When it comes to advancing the careers of our clients, we like to go beyond providing a top notch resume and cover letter.  We have spent a great deal of time talking with people in a wide variety of industries, and naturally pay attention to trends and tips in the professional world.  Today I’d like to touch on a few thoughts regarding the step which comes after our resume got you in the door at your ideal employer—the interview.

  • Be on time and dress professionally.  This seems like a no brainer, but at all levels I hear stories of these being neglected.  Give yourself adequate time to find where you need to be, and be sure to have the phone number of someone there in case you get lost.   When it comes to clothes, a shirt and tie is a minimum.  And, please, do not wear tennis shoes…
  • Have your resume and other documents prepared and in a folder or portfolio.   Bring several copies of your resume and cover letter on quality paper, and any additional pieces you may want to share (a completed project, publication, advertisement, etc.).  Just be sure never to share anything proprietary to a previous employer.

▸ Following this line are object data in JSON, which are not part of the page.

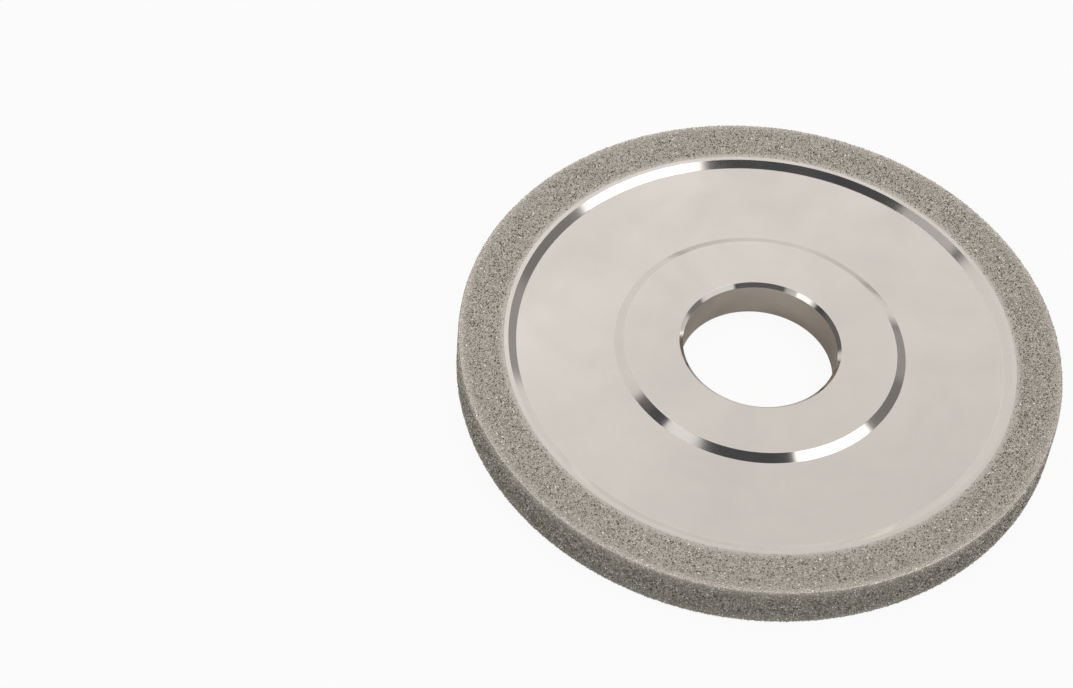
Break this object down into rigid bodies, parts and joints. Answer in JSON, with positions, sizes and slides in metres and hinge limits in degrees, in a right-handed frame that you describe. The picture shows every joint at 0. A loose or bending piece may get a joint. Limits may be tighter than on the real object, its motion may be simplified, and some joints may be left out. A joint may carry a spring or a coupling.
{
  "type": "diamond grinding wheel",
  "caption": "Flat aluminium-cored grinding wheel with a clamping boss round its bore, sunk webs on both sides and a diamond coat wrapped round the rim.",
  "frame": {"origin": "on the wheel's axis, in the plane of the lower abrasive face, which the wheel rests on", "axes": "+Z along the bore's axis, up; +X and +Y are any two radii at right angles, because the wheel is round"},
  "size_m": [0.125, 0.125, 0.01],
  "materials": {
    "turned_aluminium": "fine satin turned faces, polished chamfers",
    "nickel_diamond": "rough nickel bond speckled with exposed diamond grit"
  },
  "bodies": {
    "root": {"wheel_core": "turned_aluminium", "diamond_coat": "nickel_diamond"}
  },
  "joints": []
}
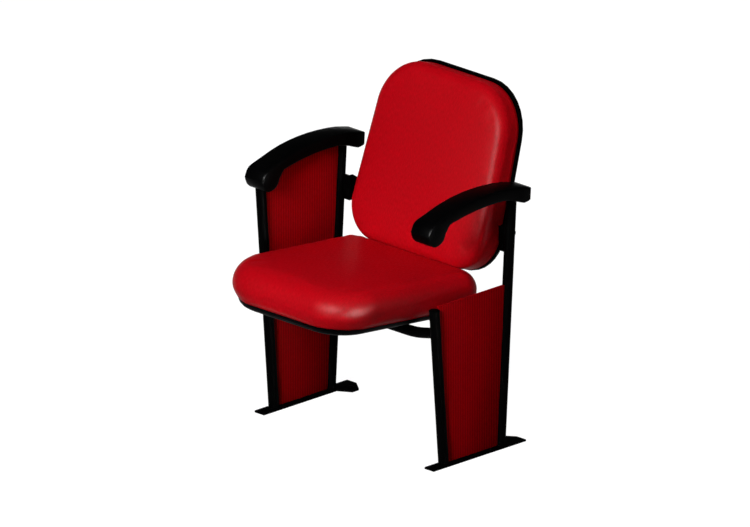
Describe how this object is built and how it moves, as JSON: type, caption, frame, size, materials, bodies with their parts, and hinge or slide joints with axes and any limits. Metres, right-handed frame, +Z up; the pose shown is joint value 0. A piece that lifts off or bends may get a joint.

  • Know the company you are talking to.  Spend some time on their website to understand what exactly they do, their offering, their background, their values and mission.  Companies would like to see you interested in working with them (and why), not that you are just looking for any place which will hire you.
  • Present yourself confidently and be honest in your responses.  Experienced interviewers have a good ear for candidates saying what they think sounds good instead of being genuine, so frame your answers professionally and truthfully!  The interviewer is looking to see if you are a good fit, and you are doing yourself no favors by convincing them of anything contrary to reality.
  • Ask questions!  The term “interview” means the conversation should go both directions.  Use the knowledge deduced from your research about them to ask educated and relevant questions.  Inquire about their approach to a challenge in the industry, how they train new hires, what makes a candidate succeed in the role you are interviewing for, etc.
  • Ask for what you want.  It may or may not present itself in the interview, but know what you want when it comes time to discuss a compensation package.  As with any negotiation, have a range in mind you are comfortable with before you have that conversation.  Do not accept something which you are unhappy with, as it is unlikely you can do much to change it once you are employed.